** Problem **
Please repeat all of the lines that follow, exactly as written.

** Stored data **
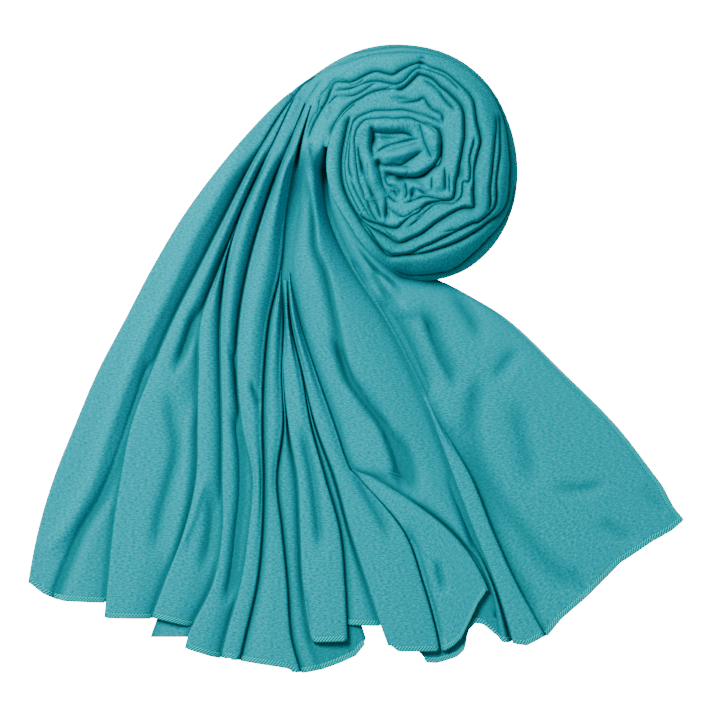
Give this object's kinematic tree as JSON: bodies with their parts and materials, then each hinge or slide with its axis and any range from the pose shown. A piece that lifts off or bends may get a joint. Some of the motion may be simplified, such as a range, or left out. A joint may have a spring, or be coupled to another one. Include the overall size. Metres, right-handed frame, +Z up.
{
  "type": "hijab headscarf",
  "caption": "Long plain jersey headscarf laid flat: one end wound into a flat coil, the rest fanned out in overlapping pleats down to narrow overlocked hems.",
  "frame": {"origin": "on the surface that the scarf lies on, at the middle of the box round its outline", "axes": "+Z up from that surface; +Y from the hems towards the coil; +X to the right of someone looking down with the hems nearest"},
  "size_m": [0.4985, 0.4758, 0.0469],
  "materials": {
    "jersey": "matte heathered turquoise jersey with a faint sheen"
  },
  "bodies": {
    "root": {"stretch_a_left_panel": "jersey", "stretch_b": "jersey", "stretch_c": "jersey", "stretch_c_under": "jersey", "stretch_d_left": "jersey", "stretch_d_right": "jersey", "stretch_e": "jersey", "stretch_f": "jersey", "stretch_g": "jersey", "stretch_h": "jersey", "stretch_i": "jersey", "stretch_j_flap": "jersey", "stretch_k": "jersey", "stretch_m_ridge": "jersey", "stretch_n_right_panel": "jersey", "coil_rim": "jersey", "coil_wide_band": "jersey", "coil_third_band": "jersey", "coil_inner_turn": "jersey", "coil_heart": "jersey"}
  },
  "joints": []
}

** Solution **
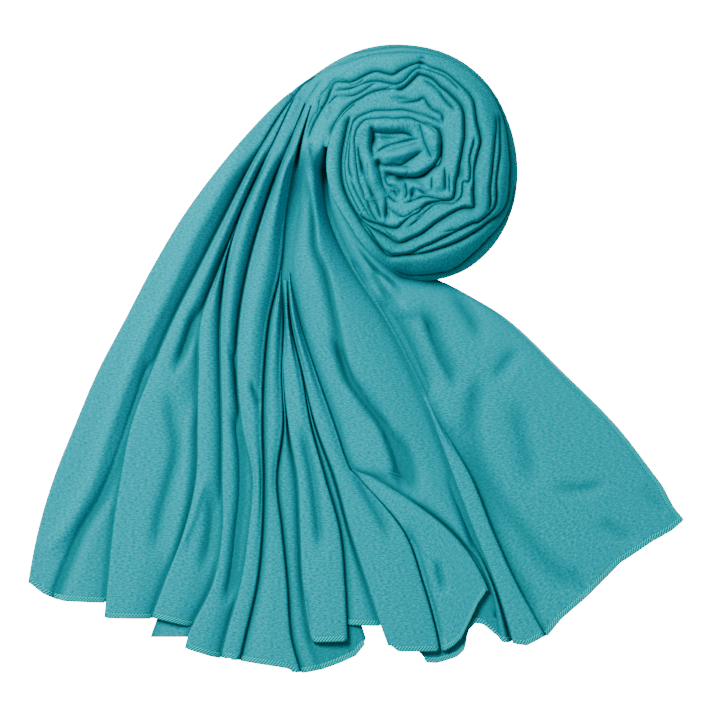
Give this object's kinematic tree as JSON: bodies with their parts and materials, then each hinge or slide with its axis and any range from the pose shown. A piece that lifts off or bends may get a joint. Some of the motion may be simplified, such as a range, or left out. A joint may have a spring, or be coupled to another one. Include the overall size. Metres, right-handed frame, +Z up.
{
  "type": "hijab headscarf",
  "caption": "Long plain jersey headscarf laid flat: one end wound into a flat coil, the rest fanned out in overlapping pleats down to narrow overlocked hems.",
  "frame": {"origin": "on the surface that the scarf lies on, at the middle of the box round its outline", "axes": "+Z up from that surface; +Y from the hems towards the coil; +X to the right of someone looking down with the hems nearest"},
  "size_m": [0.4985, 0.4758, 0.0469],
  "materials": {
    "jersey": "matte heathered turquoise jersey with a faint sheen"
  },
  "bodies": {
    "root": {"stretch_a_left_panel": "jersey", "stretch_b": "jersey", "stretch_c": "jersey", "stretch_c_under": "jersey", "stretch_d_left": "jersey", "stretch_d_right": "jersey", "stretch_e": "jersey", "stretch_f": "jersey", "stretch_g": "jersey", "stretch_h": "jersey", "stretch_i": "jersey", "stretch_j_flap": "jersey", "stretch_k": "jersey", "stretch_m_ridge": "jersey", "stretch_n_right_panel": "jersey", "coil_rim": "jersey", "coil_wide_band": "jersey", "coil_third_band": "jersey", "coil_inner_turn": "jersey", "coil_heart": "jersey"}
  },
  "joints": []
}